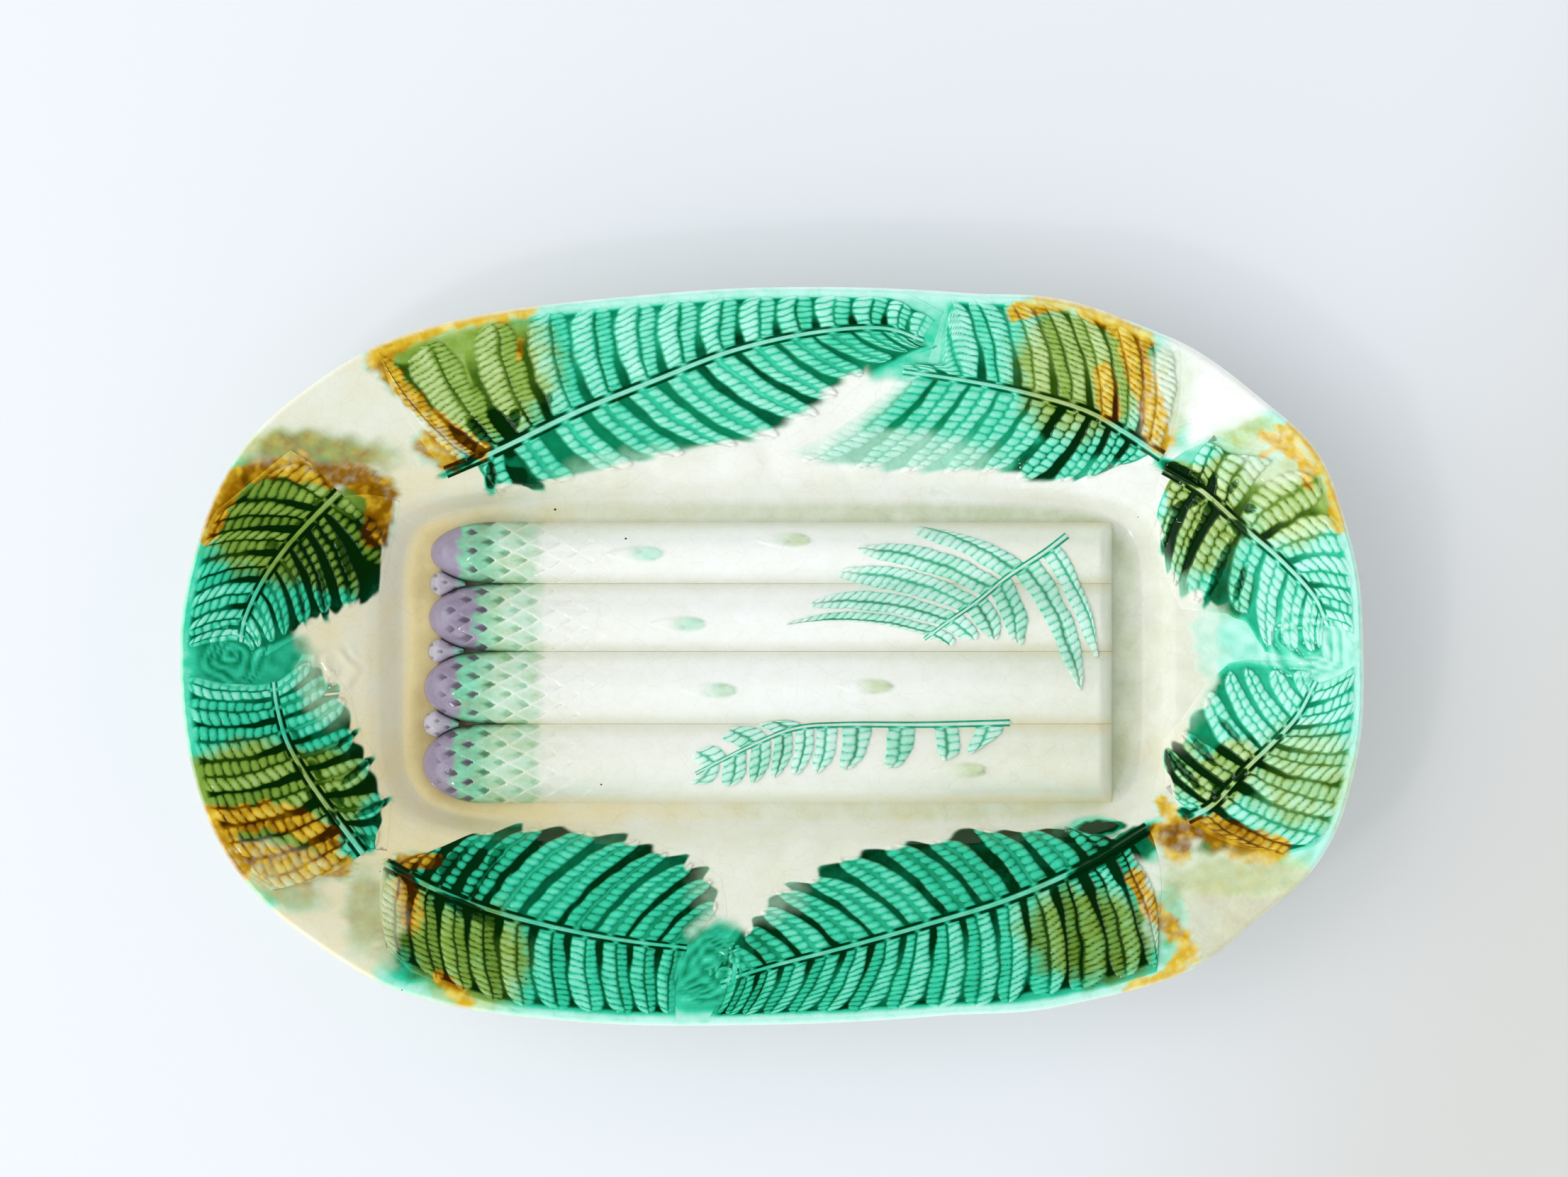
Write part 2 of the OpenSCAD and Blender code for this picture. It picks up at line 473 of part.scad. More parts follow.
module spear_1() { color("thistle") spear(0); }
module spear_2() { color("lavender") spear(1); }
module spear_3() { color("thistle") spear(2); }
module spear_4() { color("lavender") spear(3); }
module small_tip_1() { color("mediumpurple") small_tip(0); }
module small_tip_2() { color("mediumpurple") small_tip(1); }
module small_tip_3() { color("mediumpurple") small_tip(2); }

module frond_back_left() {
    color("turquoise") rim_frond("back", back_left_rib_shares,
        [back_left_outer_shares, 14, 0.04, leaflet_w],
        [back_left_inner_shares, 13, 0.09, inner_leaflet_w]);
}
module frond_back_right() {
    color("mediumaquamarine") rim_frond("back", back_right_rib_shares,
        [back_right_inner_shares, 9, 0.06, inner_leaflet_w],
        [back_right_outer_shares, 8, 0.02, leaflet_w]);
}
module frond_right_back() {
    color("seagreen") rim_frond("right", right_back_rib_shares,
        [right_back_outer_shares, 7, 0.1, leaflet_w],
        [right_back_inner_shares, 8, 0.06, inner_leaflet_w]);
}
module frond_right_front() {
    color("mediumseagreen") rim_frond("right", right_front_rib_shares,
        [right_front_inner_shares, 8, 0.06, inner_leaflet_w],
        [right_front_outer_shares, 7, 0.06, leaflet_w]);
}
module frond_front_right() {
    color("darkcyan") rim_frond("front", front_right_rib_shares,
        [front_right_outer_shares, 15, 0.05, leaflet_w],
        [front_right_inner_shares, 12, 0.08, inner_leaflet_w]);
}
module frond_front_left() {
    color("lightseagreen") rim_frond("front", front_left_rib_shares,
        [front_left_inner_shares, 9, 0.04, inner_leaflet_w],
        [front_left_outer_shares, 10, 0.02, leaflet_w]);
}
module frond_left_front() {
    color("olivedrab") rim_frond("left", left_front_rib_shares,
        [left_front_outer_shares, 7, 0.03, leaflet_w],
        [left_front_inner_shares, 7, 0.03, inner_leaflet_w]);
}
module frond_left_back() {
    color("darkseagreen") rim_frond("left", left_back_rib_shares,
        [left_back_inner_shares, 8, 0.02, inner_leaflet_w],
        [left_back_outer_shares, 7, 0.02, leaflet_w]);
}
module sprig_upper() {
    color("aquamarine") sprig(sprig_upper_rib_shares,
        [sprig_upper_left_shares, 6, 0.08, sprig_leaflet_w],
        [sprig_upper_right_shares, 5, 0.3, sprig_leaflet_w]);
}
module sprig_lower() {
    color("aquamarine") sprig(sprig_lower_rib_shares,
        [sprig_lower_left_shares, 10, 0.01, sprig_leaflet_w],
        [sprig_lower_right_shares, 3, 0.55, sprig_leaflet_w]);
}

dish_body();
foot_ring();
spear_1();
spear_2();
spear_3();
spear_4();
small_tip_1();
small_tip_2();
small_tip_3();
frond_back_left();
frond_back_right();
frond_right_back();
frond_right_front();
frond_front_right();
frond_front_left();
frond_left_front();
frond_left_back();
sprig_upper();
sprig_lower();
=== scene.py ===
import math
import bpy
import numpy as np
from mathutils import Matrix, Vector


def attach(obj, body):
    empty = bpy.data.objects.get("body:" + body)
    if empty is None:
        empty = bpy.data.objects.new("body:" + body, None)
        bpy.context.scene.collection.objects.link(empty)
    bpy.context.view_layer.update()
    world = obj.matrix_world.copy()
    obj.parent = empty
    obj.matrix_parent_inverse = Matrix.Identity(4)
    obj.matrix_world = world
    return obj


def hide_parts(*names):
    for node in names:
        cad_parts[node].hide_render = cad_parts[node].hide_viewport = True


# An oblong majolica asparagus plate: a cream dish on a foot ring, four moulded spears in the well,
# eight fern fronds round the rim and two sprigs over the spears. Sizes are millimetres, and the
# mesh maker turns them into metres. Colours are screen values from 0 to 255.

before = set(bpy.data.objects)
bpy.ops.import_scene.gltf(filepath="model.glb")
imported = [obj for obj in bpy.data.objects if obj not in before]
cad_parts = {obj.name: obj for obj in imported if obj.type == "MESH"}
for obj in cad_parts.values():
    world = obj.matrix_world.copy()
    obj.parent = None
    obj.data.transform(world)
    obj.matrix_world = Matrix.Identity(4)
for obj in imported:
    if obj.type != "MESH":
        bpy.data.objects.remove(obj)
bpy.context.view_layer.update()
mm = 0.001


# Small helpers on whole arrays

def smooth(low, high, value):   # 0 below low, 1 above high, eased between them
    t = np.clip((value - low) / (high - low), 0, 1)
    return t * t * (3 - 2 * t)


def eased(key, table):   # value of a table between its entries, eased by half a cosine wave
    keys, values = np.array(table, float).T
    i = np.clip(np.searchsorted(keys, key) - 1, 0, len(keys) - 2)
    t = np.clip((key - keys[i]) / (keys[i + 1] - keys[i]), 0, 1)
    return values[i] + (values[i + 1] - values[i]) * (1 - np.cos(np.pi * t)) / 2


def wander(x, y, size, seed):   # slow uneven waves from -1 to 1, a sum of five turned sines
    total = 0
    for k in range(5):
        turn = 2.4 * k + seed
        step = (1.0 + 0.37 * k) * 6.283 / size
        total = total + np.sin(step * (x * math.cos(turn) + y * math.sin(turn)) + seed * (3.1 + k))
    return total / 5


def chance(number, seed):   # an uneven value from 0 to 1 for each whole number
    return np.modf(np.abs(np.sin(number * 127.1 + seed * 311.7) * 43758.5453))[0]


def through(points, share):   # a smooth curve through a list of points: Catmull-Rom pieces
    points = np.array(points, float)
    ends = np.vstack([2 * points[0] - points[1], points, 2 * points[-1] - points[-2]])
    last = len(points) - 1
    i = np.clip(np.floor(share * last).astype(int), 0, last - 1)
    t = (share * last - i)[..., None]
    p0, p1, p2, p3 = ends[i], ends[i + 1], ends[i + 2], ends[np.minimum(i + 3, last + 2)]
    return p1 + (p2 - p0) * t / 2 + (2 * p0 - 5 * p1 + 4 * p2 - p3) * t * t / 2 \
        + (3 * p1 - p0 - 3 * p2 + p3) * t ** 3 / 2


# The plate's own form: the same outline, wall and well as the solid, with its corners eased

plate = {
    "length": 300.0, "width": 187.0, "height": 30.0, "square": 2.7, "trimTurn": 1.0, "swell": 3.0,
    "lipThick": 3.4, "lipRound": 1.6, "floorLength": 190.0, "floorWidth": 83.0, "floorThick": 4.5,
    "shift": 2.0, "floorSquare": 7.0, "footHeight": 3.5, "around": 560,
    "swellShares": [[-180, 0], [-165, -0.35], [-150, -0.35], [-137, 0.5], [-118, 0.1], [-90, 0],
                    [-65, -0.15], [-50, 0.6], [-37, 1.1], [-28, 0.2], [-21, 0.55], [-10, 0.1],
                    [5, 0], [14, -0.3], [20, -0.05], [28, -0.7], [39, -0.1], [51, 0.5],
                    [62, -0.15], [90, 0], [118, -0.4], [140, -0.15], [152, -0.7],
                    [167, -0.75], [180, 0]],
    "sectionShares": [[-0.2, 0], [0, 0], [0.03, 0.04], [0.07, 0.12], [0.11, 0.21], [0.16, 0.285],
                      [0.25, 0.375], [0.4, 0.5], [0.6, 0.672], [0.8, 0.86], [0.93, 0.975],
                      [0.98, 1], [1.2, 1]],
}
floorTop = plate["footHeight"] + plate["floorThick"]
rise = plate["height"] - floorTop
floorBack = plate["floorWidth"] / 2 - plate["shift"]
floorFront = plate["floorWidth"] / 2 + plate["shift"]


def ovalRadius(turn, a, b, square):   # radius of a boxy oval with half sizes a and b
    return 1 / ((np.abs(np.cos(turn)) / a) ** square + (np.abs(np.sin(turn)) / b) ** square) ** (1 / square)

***

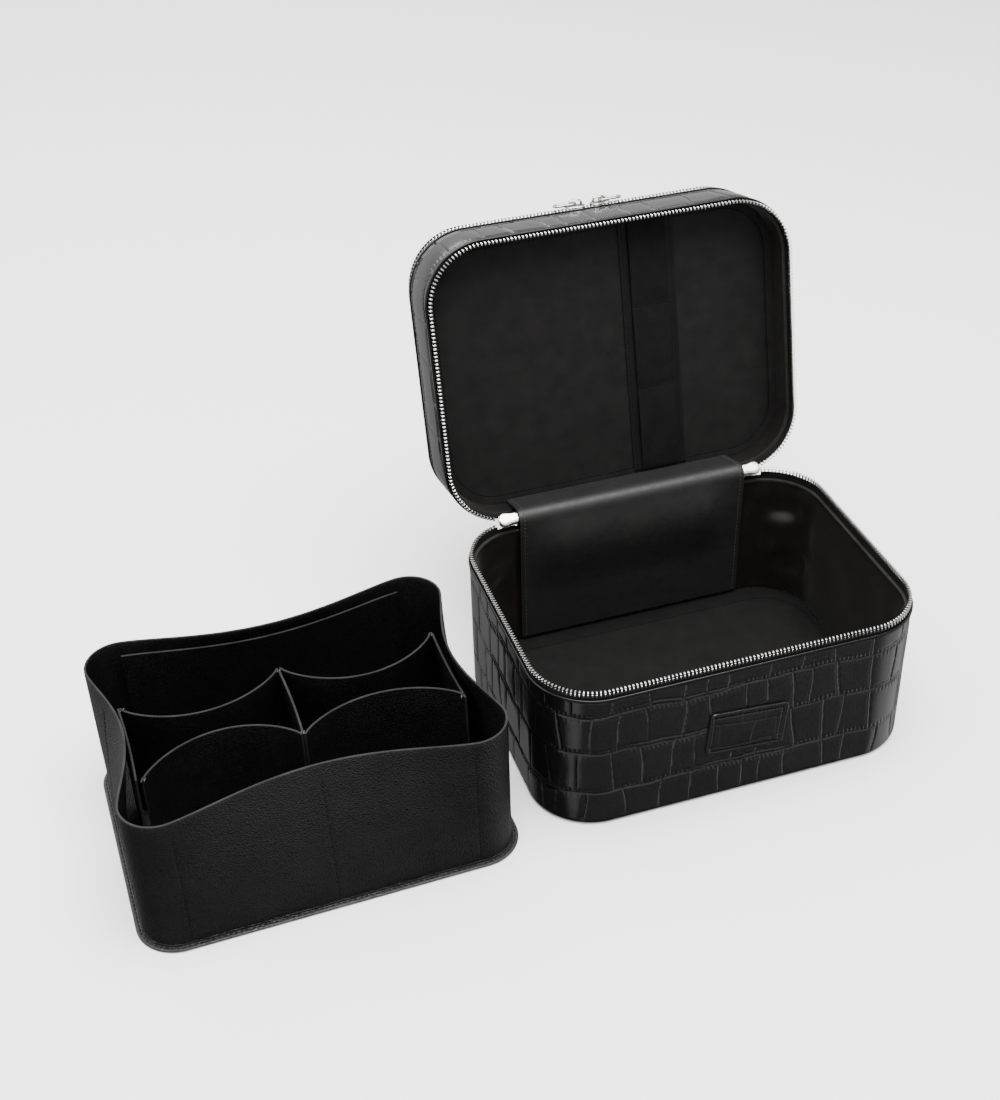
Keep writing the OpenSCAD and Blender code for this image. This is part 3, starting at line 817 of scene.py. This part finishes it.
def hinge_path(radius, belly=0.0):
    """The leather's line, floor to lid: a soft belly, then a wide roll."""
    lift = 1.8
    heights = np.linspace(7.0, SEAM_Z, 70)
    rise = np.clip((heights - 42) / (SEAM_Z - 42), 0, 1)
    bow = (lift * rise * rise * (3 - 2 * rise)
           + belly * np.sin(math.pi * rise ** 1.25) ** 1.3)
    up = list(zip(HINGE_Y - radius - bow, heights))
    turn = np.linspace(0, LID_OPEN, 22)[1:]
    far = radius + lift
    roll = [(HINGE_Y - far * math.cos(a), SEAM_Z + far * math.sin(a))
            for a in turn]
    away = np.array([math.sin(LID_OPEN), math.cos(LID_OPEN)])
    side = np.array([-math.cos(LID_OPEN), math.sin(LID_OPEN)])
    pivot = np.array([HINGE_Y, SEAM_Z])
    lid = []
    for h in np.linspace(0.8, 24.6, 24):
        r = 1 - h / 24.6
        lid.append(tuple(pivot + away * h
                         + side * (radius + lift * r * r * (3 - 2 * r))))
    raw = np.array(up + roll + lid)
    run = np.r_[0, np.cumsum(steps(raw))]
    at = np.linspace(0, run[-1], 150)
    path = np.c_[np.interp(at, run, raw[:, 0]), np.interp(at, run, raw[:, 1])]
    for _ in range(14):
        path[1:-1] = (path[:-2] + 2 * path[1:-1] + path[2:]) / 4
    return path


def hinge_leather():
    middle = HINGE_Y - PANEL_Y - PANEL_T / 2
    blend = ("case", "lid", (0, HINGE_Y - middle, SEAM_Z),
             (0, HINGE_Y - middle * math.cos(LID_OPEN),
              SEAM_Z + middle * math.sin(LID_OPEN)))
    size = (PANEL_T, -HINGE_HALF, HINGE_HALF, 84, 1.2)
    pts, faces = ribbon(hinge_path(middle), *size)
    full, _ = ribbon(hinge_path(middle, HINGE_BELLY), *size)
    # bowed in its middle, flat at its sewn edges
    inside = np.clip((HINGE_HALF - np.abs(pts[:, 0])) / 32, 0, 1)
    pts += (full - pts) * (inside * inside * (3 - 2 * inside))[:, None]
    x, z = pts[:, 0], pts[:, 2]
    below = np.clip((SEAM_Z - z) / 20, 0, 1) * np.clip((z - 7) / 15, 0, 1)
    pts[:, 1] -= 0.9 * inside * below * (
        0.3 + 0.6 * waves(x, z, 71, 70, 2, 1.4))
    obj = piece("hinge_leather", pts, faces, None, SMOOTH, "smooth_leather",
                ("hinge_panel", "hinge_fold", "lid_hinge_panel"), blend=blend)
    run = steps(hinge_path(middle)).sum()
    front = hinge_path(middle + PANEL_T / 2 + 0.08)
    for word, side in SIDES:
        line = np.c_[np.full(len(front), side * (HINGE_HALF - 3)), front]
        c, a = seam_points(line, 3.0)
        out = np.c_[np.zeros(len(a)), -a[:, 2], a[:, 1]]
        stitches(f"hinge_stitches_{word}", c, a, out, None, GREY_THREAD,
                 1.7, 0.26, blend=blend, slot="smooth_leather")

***

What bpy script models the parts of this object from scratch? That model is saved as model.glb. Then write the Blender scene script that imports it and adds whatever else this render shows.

***

TASK PROMPT: Exactly and exclusively, reproduce the lines that start at the line containing "dish_body();" and end at the line containing "return values[i] +", inclusive of both.

EXERCISE OUTPUT:
dish_body();
foot_ring();
spear_1();
spear_2();
spear_3();
spear_4();
small_tip_1();
small_tip_2();
small_tip_3();
frond_back_left();
frond_back_right();
frond_right_back();
frond_right_front();
frond_front_right();
frond_front_left();
frond_left_front();
frond_left_back();
sprig_upper();
sprig_lower();
=== scene.py ===
import math
import bpy
import numpy as np
from mathutils import Matrix, Vector


def attach(obj, body):
    empty = bpy.data.objects.get("body:" + body)
    if empty is None:
        empty = bpy.data.objects.new("body:" + body, None)
        bpy.context.scene.collection.objects.link(empty)
    bpy.context.view_layer.update()
    world = obj.matrix_world.copy()
    obj.parent = empty
    obj.matrix_parent_inverse = Matrix.Identity(4)
    obj.matrix_world = world
    return obj


def hide_parts(*names):
    for node in names:
        cad_parts[node].hide_render = cad_parts[node].hide_viewport = True


# An oblong majolica asparagus plate: a cream dish on a foot ring, four moulded spears in the well,
# eight fern fronds round the rim and two sprigs over the spears. Sizes are millimetres, and the
# mesh maker turns them into metres. Colours are screen values from 0 to 255.

before = set(bpy.data.objects)
bpy.ops.import_scene.gltf(filepath="model.glb")
imported = [obj for obj in bpy.data.objects if obj not in before]
cad_parts = {obj.name: obj for obj in imported if obj.type == "MESH"}
for obj in cad_parts.values():
    world = obj.matrix_world.copy()
    obj.parent = None
    obj.data.transform(world)
    obj.matrix_world = Matrix.Identity(4)
for obj in imported:
    if obj.type != "MESH":
        bpy.data.objects.remove(obj)
bpy.context.view_layer.update()
mm = 0.001


# Small helpers on whole arrays

def smooth(low, high, value):   # 0 below low, 1 above high, eased between them
    t = np.clip((value - low) / (high - low), 0, 1)
    return t * t * (3 - 2 * t)


def eased(key, table):   # value of a table between its entries, eased by half a cosine wave
    keys, values = np.array(table, float).T
    i = np.clip(np.searchsorted(keys, key) - 1, 0, len(keys) - 2)
    t = np.clip((key - keys[i]) / (keys[i + 1] - keys[i]), 0, 1)
    return values[i] + (values[i + 1] - values[i]) * (1 - np.cos(np.pi * t)) / 2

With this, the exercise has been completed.